■ DATA BLOCK ■
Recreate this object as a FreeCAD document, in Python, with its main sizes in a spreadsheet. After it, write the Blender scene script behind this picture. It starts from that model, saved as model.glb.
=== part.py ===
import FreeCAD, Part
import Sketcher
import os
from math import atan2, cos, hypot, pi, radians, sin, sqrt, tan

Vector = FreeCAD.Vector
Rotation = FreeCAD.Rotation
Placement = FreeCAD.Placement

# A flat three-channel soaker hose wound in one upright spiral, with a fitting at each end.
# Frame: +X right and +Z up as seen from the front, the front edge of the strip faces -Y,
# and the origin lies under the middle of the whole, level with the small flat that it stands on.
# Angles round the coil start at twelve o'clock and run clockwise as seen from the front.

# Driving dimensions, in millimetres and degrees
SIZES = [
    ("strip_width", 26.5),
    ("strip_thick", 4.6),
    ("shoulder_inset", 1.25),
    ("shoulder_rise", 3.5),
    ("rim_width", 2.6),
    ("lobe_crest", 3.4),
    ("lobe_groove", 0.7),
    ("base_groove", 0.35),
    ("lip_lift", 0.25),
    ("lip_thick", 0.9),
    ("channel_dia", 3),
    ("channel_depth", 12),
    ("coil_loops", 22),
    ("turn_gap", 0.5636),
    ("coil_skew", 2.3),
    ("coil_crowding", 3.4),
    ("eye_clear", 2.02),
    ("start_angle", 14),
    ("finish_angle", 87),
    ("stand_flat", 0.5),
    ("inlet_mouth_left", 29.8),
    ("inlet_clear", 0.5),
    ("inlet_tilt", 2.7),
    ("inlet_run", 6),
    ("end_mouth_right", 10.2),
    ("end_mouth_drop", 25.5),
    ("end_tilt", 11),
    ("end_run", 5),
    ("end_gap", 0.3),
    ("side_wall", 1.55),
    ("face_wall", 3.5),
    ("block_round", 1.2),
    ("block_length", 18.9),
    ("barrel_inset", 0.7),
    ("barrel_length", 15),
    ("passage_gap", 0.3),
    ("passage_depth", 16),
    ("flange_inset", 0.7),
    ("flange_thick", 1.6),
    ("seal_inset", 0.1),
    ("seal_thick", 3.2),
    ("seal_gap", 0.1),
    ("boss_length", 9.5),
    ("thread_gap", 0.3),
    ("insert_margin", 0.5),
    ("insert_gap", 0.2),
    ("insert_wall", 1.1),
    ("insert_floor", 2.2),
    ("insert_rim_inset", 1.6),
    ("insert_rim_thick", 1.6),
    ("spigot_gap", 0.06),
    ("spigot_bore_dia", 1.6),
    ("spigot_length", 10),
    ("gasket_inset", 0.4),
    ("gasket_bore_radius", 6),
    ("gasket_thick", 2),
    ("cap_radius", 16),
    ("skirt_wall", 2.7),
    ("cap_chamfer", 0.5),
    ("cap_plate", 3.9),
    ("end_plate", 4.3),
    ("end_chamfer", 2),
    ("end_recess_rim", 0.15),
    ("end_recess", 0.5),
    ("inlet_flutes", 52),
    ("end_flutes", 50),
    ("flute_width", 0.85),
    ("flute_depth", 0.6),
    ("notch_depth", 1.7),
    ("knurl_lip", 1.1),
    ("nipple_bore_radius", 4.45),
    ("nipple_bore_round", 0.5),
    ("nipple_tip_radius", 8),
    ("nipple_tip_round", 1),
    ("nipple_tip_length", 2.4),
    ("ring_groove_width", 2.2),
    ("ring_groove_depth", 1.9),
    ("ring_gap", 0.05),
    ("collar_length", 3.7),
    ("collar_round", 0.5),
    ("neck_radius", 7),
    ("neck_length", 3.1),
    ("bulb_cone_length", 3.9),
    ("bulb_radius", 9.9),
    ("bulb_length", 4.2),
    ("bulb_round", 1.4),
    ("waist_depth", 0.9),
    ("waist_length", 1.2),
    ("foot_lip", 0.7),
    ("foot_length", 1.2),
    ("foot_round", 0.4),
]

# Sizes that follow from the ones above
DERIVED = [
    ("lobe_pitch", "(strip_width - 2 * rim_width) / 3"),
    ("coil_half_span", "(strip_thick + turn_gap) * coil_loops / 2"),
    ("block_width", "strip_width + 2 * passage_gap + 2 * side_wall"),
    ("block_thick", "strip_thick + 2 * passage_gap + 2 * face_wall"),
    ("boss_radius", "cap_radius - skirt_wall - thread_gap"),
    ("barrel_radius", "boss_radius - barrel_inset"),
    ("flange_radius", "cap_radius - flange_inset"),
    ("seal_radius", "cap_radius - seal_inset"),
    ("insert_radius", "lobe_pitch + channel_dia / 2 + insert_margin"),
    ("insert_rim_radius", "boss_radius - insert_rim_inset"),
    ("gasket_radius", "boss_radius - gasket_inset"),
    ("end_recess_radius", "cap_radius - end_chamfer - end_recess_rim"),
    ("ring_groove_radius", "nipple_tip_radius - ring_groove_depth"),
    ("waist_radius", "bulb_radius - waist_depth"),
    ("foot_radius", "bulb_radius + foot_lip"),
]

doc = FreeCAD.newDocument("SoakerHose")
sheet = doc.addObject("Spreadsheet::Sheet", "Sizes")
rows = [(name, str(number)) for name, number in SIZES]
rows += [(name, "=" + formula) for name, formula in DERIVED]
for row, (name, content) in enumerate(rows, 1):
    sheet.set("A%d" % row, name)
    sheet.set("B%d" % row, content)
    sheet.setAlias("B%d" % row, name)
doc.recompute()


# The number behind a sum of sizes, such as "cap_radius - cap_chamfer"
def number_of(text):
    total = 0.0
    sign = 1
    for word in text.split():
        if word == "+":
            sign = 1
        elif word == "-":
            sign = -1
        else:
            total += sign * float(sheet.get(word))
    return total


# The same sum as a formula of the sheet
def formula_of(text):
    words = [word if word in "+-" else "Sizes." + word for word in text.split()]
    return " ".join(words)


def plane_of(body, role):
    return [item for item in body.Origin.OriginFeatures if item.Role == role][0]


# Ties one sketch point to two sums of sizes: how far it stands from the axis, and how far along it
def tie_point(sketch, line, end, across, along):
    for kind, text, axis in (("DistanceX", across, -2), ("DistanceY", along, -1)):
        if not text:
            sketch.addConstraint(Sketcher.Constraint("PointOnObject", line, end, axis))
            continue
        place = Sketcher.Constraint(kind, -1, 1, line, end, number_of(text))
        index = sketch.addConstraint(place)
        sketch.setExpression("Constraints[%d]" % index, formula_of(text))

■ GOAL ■
Return exactly the lines that run from the top of the listing above to the line containing "Placement = FreeCAD.Placement", please, keeping both end lines and leaving out everything else.

■ FINISHED ANSWER ■
Recreate this object as a FreeCAD document, in Python, with its main sizes in a spreadsheet. After it, write the Blender scene script behind this picture. It starts from that model, saved as model.glb.
=== part.py ===
import FreeCAD, Part
import Sketcher
import os
from math import atan2, cos, hypot, pi, radians, sin, sqrt, tan

Vector = FreeCAD.Vector
Rotation = FreeCAD.Rotation
Placement = FreeCAD.Placement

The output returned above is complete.